OBJECTIVE:
Quote exactly and only this range of lines in the data below: the line that holds "fill_sheet()" to the line that holds "points = [vertex.co", both included.

— START OF GIVEN DATA —

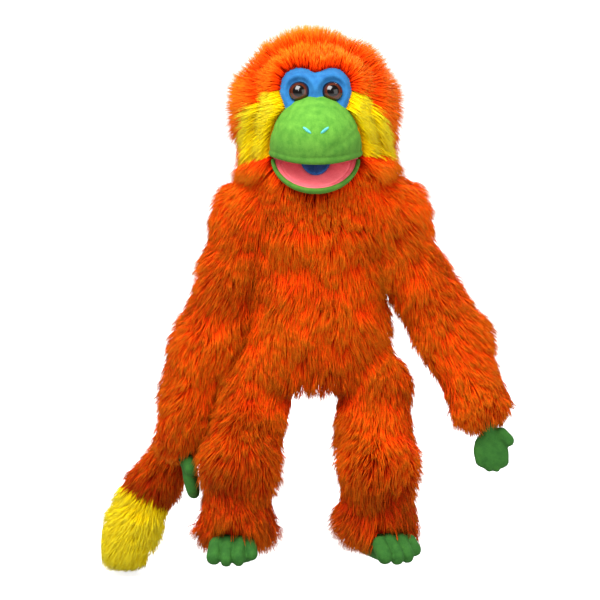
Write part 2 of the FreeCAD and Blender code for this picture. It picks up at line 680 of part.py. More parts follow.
def stuffed_length(node, start, end, reaches, radii):
    """A fur skin and the stuffing inside it, between two soft joints."""
    span = (end - start).Length - value(reaches[0]) - value(reaches[1])
    place = along(start, end, reaches[0])
    skin = sausage(node + "_skin", radii[0], radii[1], f"{span:.3f}", FUR_WALL)
    publish(node + "_skin", skin, place)
    less = f"{FUR_WALL} - Sizes.seam_gap"
    filling = sausage(node + "_stuffing", f"{radii[0]} - {less}", f"{radii[1]} - {less}", f"{span:.3f}")
    publish(node + "_stuffing", filling, place)


def seam_tab(node, centre):
    tab = doc.addObject("Part::Sphere", node)
    bind(tab, {"Radius": "Sizes.seam_tab_radius"})
    publish(node, tab, Placement(centre, Rotation()))


def pillow(name, halves, centre, inset="0"):
    """A box rounded over until only a narrow flat is left on its thinnest sides."""
    low = [f"({c}) - ({half}) + ({inset})" for c, half in zip(centre, halves)]
    high = [f"({c}) + ({half}) - ({inset})" for c, half in zip(centre, halves)]
    block = box(name + "_block", low, high)
    doc.recompute()
    rounded = doc.addObject("Part::Fillet", name)
    rounded.Base = block
    radius = 0.94 * min(value(f"({half}) - ({inset})") for half in halves)
    rounded.Edges = [(edge, radius, radius) for edge in range(1, 13)]
    return rounded


def finger(name, radius, span, base, direction):
    """A round-ended finger or toe that starts inside the palm or sole."""
    lobe = sausage(name, radius, radius, span)
    lobe.Placement = Placement(Vector(*[value(part) for part in base]), Rotation(UP, direction))
    return lobe


def make_hand(word, side, wrist, direction, turn):
    """A flat plush hand below its wrist: palm, four short fingers and a thumb."""
    name = word + "_hand"
    palm_halves = ("Sizes.palm_half_x", "Sizes.hand_half_thickness", "Sizes.palm_half_z")
    lobes = [pillow(name + "_palm", palm_halves, ("0", "0", "-Sizes.palm_half_z - Sizes.palm_drop"))]
    for step in (-1.5, -0.5, 0.5, 1.5):
        base = (f"{step} * Sizes.finger_pitch", "0", "-Sizes.finger_drop")
        span = f"Sizes.finger_length - 1.5 * {abs(step)}"
        lobes.append(finger(name + "_finger", "Sizes.finger_radius", span, base, UP * -1))
    thumb_base = (f"{side} * (Sizes.palm_half_x - Sizes.thumb_inset)", "0", "-Sizes.thumb_drop")
    thumb_lean = Vector(side * 0.8, 0, -0.6)
    lobes.append(finger(
        name + "_thumb", "Sizes.thumb_radius", "Sizes.thumb_length", thumb_base, thumb_lean
    ))
    hang = Rotation(UP * -1, direction)
    publish(name, fuse(name, *lobes), Placement(wrist, hang.multiply(Rotation(UP, turn))))


def sole_form(name, inset):
    halves = ("Sizes.foot_half_x", "Sizes.foot_half_y", "Sizes.foot_half_z")
    return pillow(name, halves, ("0", "-Sizes.sole_forward", "-Sizes.sole_drop"), inset)


def make_foot(word, ankle, turn):
    """A stuffed sole with four padded toes side by side at its front."""
    place = Placement(ankle, Rotation(UP, turn))
    lobes = []
    for step in (-1.5, -0.5, 0.5, 1.5):
        base = (f"{step} * Sizes.toe_pitch", "-Sizes.toe_forward", "-Sizes.toe_drop")
        span = f"Sizes.toe_length - 2 * {abs(step)}"
        lobes.append(finger(word + "_toe", "Sizes.toe_radius", span, base, FORWARD))
    outer = fuse(word + "_foot", sole_form(word + "_sole", "0"), *lobes)
    hollow = sole_form(word + "_sole_hollow", "Sizes.foot_padding")
    publish(word + "_foot_skin", cut(word + "_foot_skin", outer, hollow), place)
    filling = sole_form(word + "_sole_filling", "Sizes.foot_padding + Sizes.seam_gap")
    publish(word + "_foot_stuffing", filling, place)


def make_arm(word, side, joints, turn):
    shoulder, elbow, wrist = joints["shoulder"], joints["elbow"], joints["wrist"]
    seam_tab(word + "_shoulder_tab", shoulder)
    stuffed_length(
        word + "_upper_arm", shoulder, elbow, ("Sizes.shoulder_reach", "Sizes.elbow_reach"),
        ("Sizes.arm_radius", "Sizes.elbow_radius"),
    )
    stuffed_length(
        word + "_forearm", elbow, wrist, ("Sizes.elbow_reach", "Sizes.wrist_reach"),
        ("Sizes.elbow_radius", "Sizes.wrist_radius"),
    )
    lean = Vector(side * 0.02, -0.05, -1)
    make_hand(word, side, wrist, lean, turn)


def make_leg(word, joints, turn):
    hip, knee, ankle = joints["hip"], joints["knee"], joints["ankle"]
    seam_tab(word + "_hip_tab", hip)
    stuffed_length(
        word + "_thigh", hip, knee, ("Sizes.hip_reach", "Sizes.knee_reach"),
        ("Sizes.thigh_radius", "Sizes.knee_radius"),
    )
    stuffed_length(
        word + "_shin", knee, ankle, ("Sizes.knee_reach", "Sizes.ankle_reach"),
        ("Sizes.knee_radius", "Sizes.ankle_radius"),
    )
    make_foot(word, ankle, turn)


def make_tail():
    root, middle, tip = TAIL["root"], TAIL["middle"], TAIL["tip"]
    seam_tab("tail_tab", root)
    reaches = ("Sizes.tail_reach", "Sizes.tail_reach")
    stuffed_length("tail_base", root, middle, reaches, ("Sizes.tail_radius", "Sizes.tail_radius"))
    span = (tip - middle).Length - value("Sizes.tail_reach") - value("Sizes.tail_tip_radius")
    place = along(middle, tip, "Sizes.tail_reach")
    length = f"{span:.3f}"
    skin = sausage("tail_end_form", "Sizes.tail_radius", "Sizes.tail_tip_radius", length, FUR_WALL)
    split = f"{length} + Sizes.tail_tip_radius - Sizes.tail_tip_length"
    beyond = box("beyond_split", ("-50", "-50", split), ("50", "50", FAR))
    beyond_seam = box("beyond_seam", ("-50", "-50", f"{split} - Sizes.seam_gap"), ("50", "50", FAR))
    publish("tail_end_skin", cut("tail_end_skin", skin, beyond_seam), place)
    publish("tail_tip_skin", common("tail_tip_skin", skin, beyond), place)
    less = f"{FUR_WALL} - Sizes.seam_gap"
    filling = sausage(
        "tail_end_stuffing", f"Sizes.tail_radius - {less}", f"Sizes.tail_tip_radius - {less}", length
    )
    publish("tail_end_stuffing", filling, place)


# ---------------------------------------------------------------- checks and files

def check_document():
    for thing in doc.Objects:
        bad = {"Invalid", "Error"} & set(thing.State)
        if bad:
            raise RuntimeError(f"{thing.Label} is {bad}")
    for node, solid in nodes.items():
        if solid.Shape.isNull() or not solid.Shape.isValid() or not solid.Shape.Solids:
            raise RuntimeError(f"{node} has no valid solid")
    if len(nodes) > 60:
        raise RuntimeError("more than 60 sub-parts")


def write_parts():
    os.makedirs("parts", exist_ok=True)
    for node, solid in nodes.items():
        solid.Shape.exportStep(f"parts/{node}.step")


fill_sheet()
make_body()
make_neck()
make_head()
make_muzzle()
make_nostrils()
make_jaw()
make_eyes()
make_arm("left", 1, LEFT_ARM, 0)
make_arm("right", -1, RIGHT_ARM, 90)
make_leg("left", LEFT_LEG, 28)
make_leg("right", RIGHT_LEG, -4)
make_tail()
doc.recompute()
check_document()
write_parts()
print(len(nodes), "sub-parts")
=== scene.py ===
"""Looks of a long-haired plush monkey hand puppet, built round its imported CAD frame.

Lengths inside the script are in millimetres in the frame's own axes; meshes are made in metres.
"""
import json
import math

import bpy
import numpy as np
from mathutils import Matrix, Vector, kdtree


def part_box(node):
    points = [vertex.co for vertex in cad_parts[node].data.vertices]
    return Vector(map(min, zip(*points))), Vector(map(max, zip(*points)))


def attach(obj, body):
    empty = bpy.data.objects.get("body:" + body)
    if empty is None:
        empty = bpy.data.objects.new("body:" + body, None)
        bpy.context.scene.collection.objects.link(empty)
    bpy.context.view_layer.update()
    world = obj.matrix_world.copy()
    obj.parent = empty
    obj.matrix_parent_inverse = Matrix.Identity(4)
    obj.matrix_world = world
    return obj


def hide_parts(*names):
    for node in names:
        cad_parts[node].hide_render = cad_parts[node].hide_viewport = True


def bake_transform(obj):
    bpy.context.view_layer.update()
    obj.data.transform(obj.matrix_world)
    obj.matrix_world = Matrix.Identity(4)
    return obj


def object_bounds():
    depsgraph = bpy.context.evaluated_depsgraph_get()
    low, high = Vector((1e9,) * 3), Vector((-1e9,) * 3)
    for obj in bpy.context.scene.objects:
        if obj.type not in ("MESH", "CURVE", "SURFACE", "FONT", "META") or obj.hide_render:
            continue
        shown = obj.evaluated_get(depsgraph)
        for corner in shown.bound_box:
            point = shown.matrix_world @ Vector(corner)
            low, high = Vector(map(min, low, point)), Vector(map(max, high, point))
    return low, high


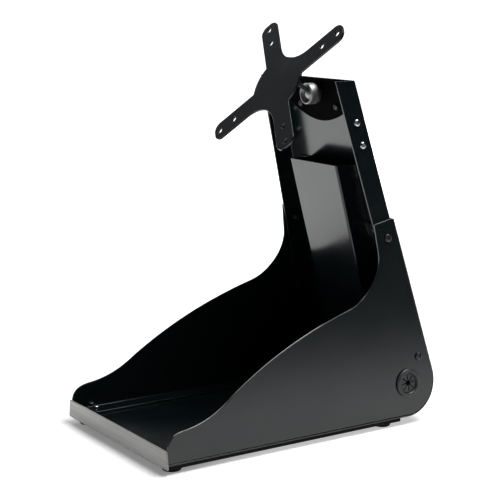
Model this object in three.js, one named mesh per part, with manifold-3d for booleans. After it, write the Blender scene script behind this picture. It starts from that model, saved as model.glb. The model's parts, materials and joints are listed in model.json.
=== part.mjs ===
// Desktop display stand: a tray base between two leaning side plates, a sheet-metal column
// that leans forward, and a ball-jointed cross plate that carries a small screen.
// Millimetres, +Z up, the open end of the tray towards -Y, origin under the middle of the stand.
import * as THREE from 'three';
import { mergeVertices } from 'three/addons/utils/BufferGeometryUtils.js';
import Module from 'manifold-3d';

const wasm = await Module();
wasm.setup();

// ---------- driving dimensions ----------
const GAP = 0.3; // clearance between pieces that touch
const SHEET = 1.5; // thickness of the folded sheet
const WALL_LEAN = 0.0947; // how far each side leans inwards per millimetre of height
const HALF_AT_TABLE = 85.8; // half the width between the outer side faces, at table height
const COLUMN_LEAN = 15; // degrees the column leans forward
const COLUMN_FRONT_AT_TABLE = 124.5; // where the column's front plane would meet the table
const COLUMN_DEPTH = 20;
const COLUMN_TOP = 297.5;
const COLUMN_FOOT = 46;
const STAND_FRONT = -136;
const PLATE_BOTTOM = 9.1; // lowest edge of the side plates
const JOINT_HEIGHT = 178; // where the base gives way to the column, at mid depth
const CORNER_RADIUS = 28; // rounded rear lower corner of the side plates
const CORNER_Z = PLATE_BOTTOM + CORNER_RADIUS;
const FOOT_HEIGHT = 4;

const rad = THREE.MathUtils.degToRad;
const LEAN = rad(COLUMN_LEAN);

// ---------- the leaning planes that everything hangs on ----------
const halfWidth = (z) => HALF_AT_TABLE - WALL_LEAN * z;
// y of the plane that lies `depth` behind the column's front plane
const columnY = (z, depth) => COLUMN_FRONT_AT_TABLE - Math.tan(LEAN) * z + depth / Math.cos(LEAN);
const CORNER_Y = columnY(CORNER_Z, COLUMN_DEPTH) - CORNER_RADIUS / Math.cos(LEAN);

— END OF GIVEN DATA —

THE ANSWER:
fill_sheet()
make_body()
make_neck()
make_head()
make_muzzle()
make_nostrils()
make_jaw()
make_eyes()
make_arm("left", 1, LEFT_ARM, 0)
make_arm("right", -1, RIGHT_ARM, 90)
make_leg("left", LEFT_LEG, 28)
make_leg("right", RIGHT_LEG, -4)
make_tail()
doc.recompute()
check_document()
write_parts()
print(len(nodes), "sub-parts")
=== scene.py ===
"""Looks of a long-haired plush monkey hand puppet, built round its imported CAD frame.

Lengths inside the script are in millimetres in the frame's own axes; meshes are made in metres.
"""
import json
import math

import bpy
import numpy as np
from mathutils import Matrix, Vector, kdtree


def part_box(node):
    points = [vertex.co for vertex in cad_parts[node].data.vertices]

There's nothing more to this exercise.